#### Task description:
Output all of the data below exactly as given.

::::::::::

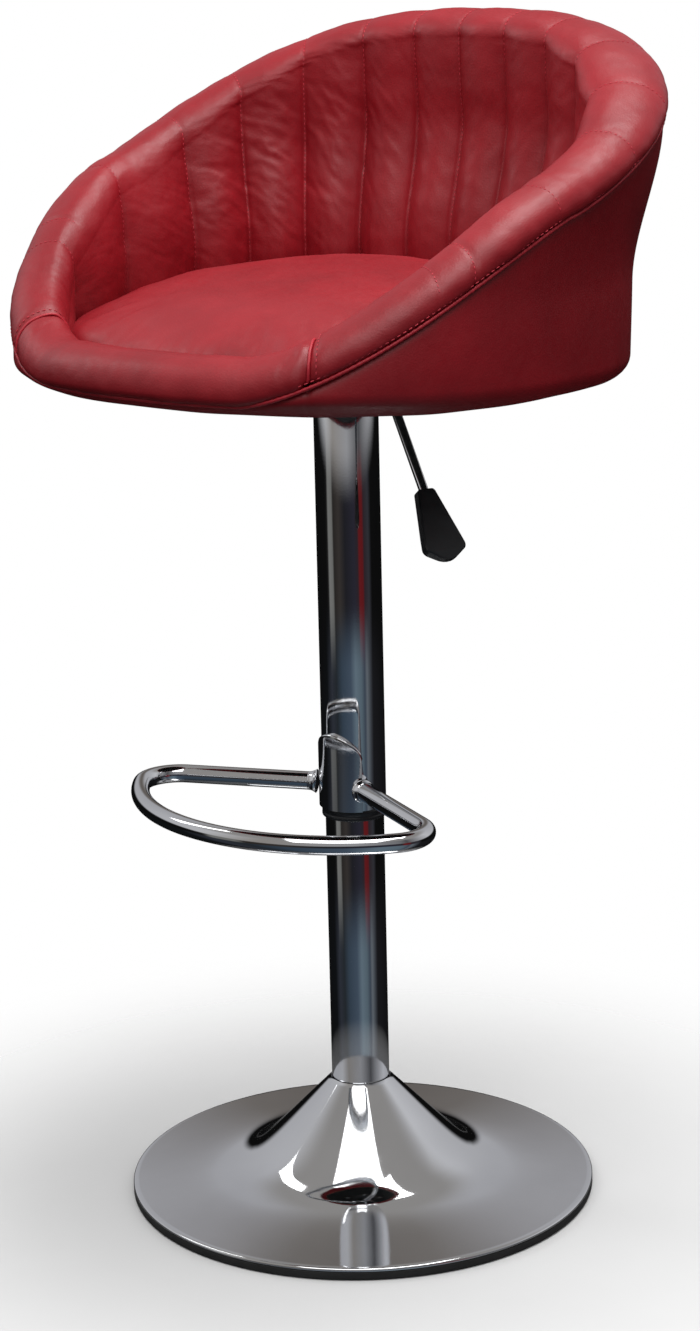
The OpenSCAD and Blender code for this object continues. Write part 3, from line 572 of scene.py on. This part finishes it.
def make_world():
    """A dim room with a bright ceiling for the metal to mirror, behind a white backdrop."""
    world = bpy.data.worlds.new("studio")
    bpy.context.scene.world = world
    world.use_nodes = True
    tree = world.node_tree
    back = tree.nodes["Background"]
    turned = add(tree, "ShaderNodeVectorRotate", rotation_type="Z_AXIS", Angle=-AZIMUTH + math.pi / 2)
    tree.links.new(tree.nodes.new("ShaderNodeTexCoord").outputs["Generated"], turned.inputs["Vector"])
    split = tree.nodes.new("ShaderNodeSeparateXYZ")
    tree.links.new(turned.outputs["Vector"], split.inputs["Vector"])
    turn = add(tree, "ShaderNodeMath", operation="ARCTAN2")
    tree.links.new(split.outputs["Y"], turn.inputs[0])
    tree.links.new(split.outputs["X"], turn.inputs[1])
    place, height = remap(tree, turn.outputs[0], -math.pi, math.pi), split.outputs["Z"]
    walls = mix_colour(tree, between(tree, height, -0.36, -0.20),
                       ramp(tree, place, STRIPES_LOW), ramp(tree, place, STRIPES_HIGH))
    ceiling = add(tree, "ShaderNodeRGB")
    ceiling.outputs[0].default_value = (0.30, 0.29, 0.28, 1)
    sky = mix_colour(tree, between(tree, height, 0.55, 0.80),
                     ramp(tree, place, SKY_ROUND), ceiling.outputs[0])
    room = mix_colour(tree, between(tree, height, 0.02, 0.16), walls, sky)
    tree.links.new(room, back.inputs["Color"])
    soft = add(tree, "ShaderNodeBackground", Strength=0.8)
    tones = [(0.0, (.07,) * 3), (0.45, (.10,) * 3), (0.6, (.28,) * 3), (1.0, (0.9,) * 3)]
    tree.links.new(ramp(tree, remap(tree, height, -1, 1), tones), soft.inputs["Color"])
    white = add(tree, "ShaderNodeBackground", Color=(1, 1, 1, 1), Strength=1.0)
    inside = mix_shaders(tree, ray_kind(tree, "Is Glossy Ray"),
                         soft.outputs["Background"], back.outputs["Background"])
    seen = mix_shaders(tree, ray_kind(tree, "Is Camera Ray"), inside, white.outputs["Background"])
    tree.links.new(seen, tree.nodes["World Output"].inputs["Surface"])


def make_studio():
    make_camera()
    make_floor()
    make_world()
    seat_middle = (0, MIDDLE_Y, SEAT_Z + 0.1)
    area_light("top_box", (0.3, 0.25, 2.6), seat_middle, (1.4, 1.0), 27)
    area_light("left_box", (-1.5, -0.5, 1.9), seat_middle, (0.4, 1.0), 4)
    area_light("floor_box", (0.6, -1.0, 2.3), (0, 0, 0), (1.6, 1.6), 17)
    bpy.context.scene.view_settings.view_transform = "Standard"


# ---------------------------------------------------------------- chrome and plastic
def column_numbers():
    tube_low, tube_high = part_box("lower_tube")
    sleeve_low, sleeve_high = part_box("upper_sleeve")
    return tube_high.x, tube_low.z, tube_high.z, sleeve_high.x, sleeve_low.z, sleeve_high.z


TUBE_R, TUBE_LOW, TUBE_HIGH, SLEEVE_R, SLEEVE_LOW, SLEEVE_HIGH = column_numbers()


def make_dish():
    """The spun chrome dish, with its neck, its rolled edge and the thickness of the sheet."""
    dish_low, dish_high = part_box("base_dish")
    rim_r, ring_top = dish_high.x, dish_low.z
    neck_z, neck_slope, slope, lip, wall, blend = 0.102, 1.05, 0.1, 0.003, 0.002, 0.008

    def top(r):
        a = neck_z - neck_slope * (r - TUBE_R)
        b = ring_top + lip + slope * (rim_r - r)
        far = abs(neck_z - neck_slope * (rim_r - TUBE_R) - ring_top - lip)
        return (a + b) / 2 + math.sqrt(((a - b) / 2) ** 2 + blend ** 2) - blend ** 2 / far

    radii = np.concatenate([np.linspace(TUBE_R + 0.0016, TUBE_R + 0.07, 40),
                            np.linspace(TUBE_R + 0.074, rim_r - 0.0022, 36)])
    inner = TUBE_R + 0.0004
    collar = [(inner, top(inner) - 0.0012), (inner + 0.0002, top(inner) - 0.0004),
              (inner + 0.0007, top(inner) - 0.0001)]
    upper = [(r, top(r)) for r in radii]
    edge_z = top(rim_r) - 0.0012
    lip_round = arc((rim_r - 0.0018, edge_z - 0.0006), 0.0018, 70, 0, 6)
    skirt = [(rim_r, ring_top + 0.0006), (rim_r - 0.0005, ring_top), (rim_r - wall, ring_top)]
    under = [(r, top(r) - wall * math.hypot(1, (top(r + 5e-4) - top(r - 5e-4)) * 1e3))
             for r in radii[::-3]]
    dish = revolve("base_dish_chrome", collar + upper + lip_round + skirt + under, 240)
    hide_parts("base_dish")
    return dress(dish, "chrome", "base")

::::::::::

#### Final answer:
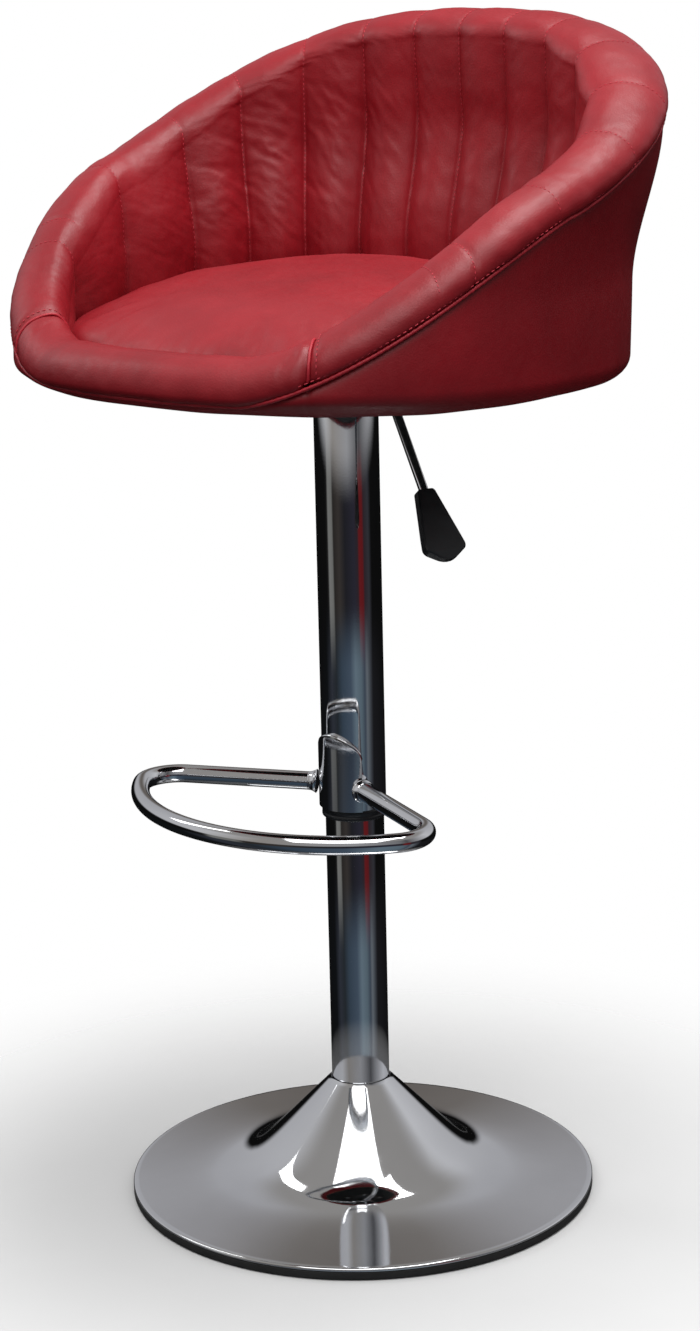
The OpenSCAD and Blender code for this object continues. Write part 3, from line 572 of scene.py on. This part finishes it.
def make_world():
    """A dim room with a bright ceiling for the metal to mirror, behind a white backdrop."""
    world = bpy.data.worlds.new("studio")
    bpy.context.scene.world = world
    world.use_nodes = True
    tree = world.node_tree
    back = tree.nodes["Background"]
    turned = add(tree, "ShaderNodeVectorRotate", rotation_type="Z_AXIS", Angle=-AZIMUTH + math.pi / 2)
    tree.links.new(tree.nodes.new("ShaderNodeTexCoord").outputs["Generated"], turned.inputs["Vector"])
    split = tree.nodes.new("ShaderNodeSeparateXYZ")
    tree.links.new(turned.outputs["Vector"], split.inputs["Vector"])
    turn = add(tree, "ShaderNodeMath", operation="ARCTAN2")
    tree.links.new(split.outputs["Y"], turn.inputs[0])
    tree.links.new(split.outputs["X"], turn.inputs[1])
    place, height = remap(tree, turn.outputs[0], -math.pi, math.pi), split.outputs["Z"]
    walls = mix_colour(tree, between(tree, height, -0.36, -0.20),
                       ramp(tree, place, STRIPES_LOW), ramp(tree, place, STRIPES_HIGH))
    ceiling = add(tree, "ShaderNodeRGB")
    ceiling.outputs[0].default_value = (0.30, 0.29, 0.28, 1)
    sky = mix_colour(tree, between(tree, height, 0.55, 0.80),
                     ramp(tree, place, SKY_ROUND), ceiling.outputs[0])
    room = mix_colour(tree, between(tree, height, 0.02, 0.16), walls, sky)
    tree.links.new(room, back.inputs["Color"])
    soft = add(tree, "ShaderNodeBackground", Strength=0.8)
    tones = [(0.0, (.07,) * 3), (0.45, (.10,) * 3), (0.6, (.28,) * 3), (1.0, (0.9,) * 3)]
    tree.links.new(ramp(tree, remap(tree, height, -1, 1), tones), soft.inputs["Color"])
    white = add(tree, "ShaderNodeBackground", Color=(1, 1, 1, 1), Strength=1.0)
    inside = mix_shaders(tree, ray_kind(tree, "Is Glossy Ray"),
                         soft.outputs["Background"], back.outputs["Background"])
    seen = mix_shaders(tree, ray_kind(tree, "Is Camera Ray"), inside, white.outputs["Background"])
    tree.links.new(seen, tree.nodes["World Output"].inputs["Surface"])


def make_studio():
    make_camera()
    make_floor()
    make_world()
    seat_middle = (0, MIDDLE_Y, SEAT_Z + 0.1)
    area_light("top_box", (0.3, 0.25, 2.6), seat_middle, (1.4, 1.0), 27)
    area_light("left_box", (-1.5, -0.5, 1.9), seat_middle, (0.4, 1.0), 4)
    area_light("floor_box", (0.6, -1.0, 2.3), (0, 0, 0), (1.6, 1.6), 17)
    bpy.context.scene.view_settings.view_transform = "Standard"


# ---------------------------------------------------------------- chrome and plastic
def column_numbers():
    tube_low, tube_high = part_box("lower_tube")
    sleeve_low, sleeve_high = part_box("upper_sleeve")
    return tube_high.x, tube_low.z, tube_high.z, sleeve_high.x, sleeve_low.z, sleeve_high.z


TUBE_R, TUBE_LOW, TUBE_HIGH, SLEEVE_R, SLEEVE_LOW, SLEEVE_HIGH = column_numbers()


def make_dish():
    """The spun chrome dish, with its neck, its rolled edge and the thickness of the sheet."""
    dish_low, dish_high = part_box("base_dish")
    rim_r, ring_top = dish_high.x, dish_low.z
    neck_z, neck_slope, slope, lip, wall, blend = 0.102, 1.05, 0.1, 0.003, 0.002, 0.008

    def top(r):
        a = neck_z - neck_slope * (r - TUBE_R)
        b = ring_top + lip + slope * (rim_r - r)
        far = abs(neck_z - neck_slope * (rim_r - TUBE_R) - ring_top - lip)
        return (a + b) / 2 + math.sqrt(((a - b) / 2) ** 2 + blend ** 2) - blend ** 2 / far

    radii = np.concatenate([np.linspace(TUBE_R + 0.0016, TUBE_R + 0.07, 40),
                            np.linspace(TUBE_R + 0.074, rim_r - 0.0022, 36)])
    inner = TUBE_R + 0.0004
    collar = [(inner, top(inner) - 0.0012), (inner + 0.0002, top(inner) - 0.0004),
              (inner + 0.0007, top(inner) - 0.0001)]
    upper = [(r, top(r)) for r in radii]
    edge_z = top(rim_r) - 0.0012
    lip_round = arc((rim_r - 0.0018, edge_z - 0.0006), 0.0018, 70, 0, 6)
    skirt = [(rim_r, ring_top + 0.0006), (rim_r - 0.0005, ring_top), (rim_r - wall, ring_top)]
    under = [(r, top(r) - wall * math.hypot(1, (top(r + 5e-4) - top(r - 5e-4)) * 1e3))
             for r in radii[::-3]]
    dish = revolve("base_dish_chrome", collar + upper + lip_round + skirt + under, 240)
    hide_parts("base_dish")
    return dress(dish, "chrome", "base")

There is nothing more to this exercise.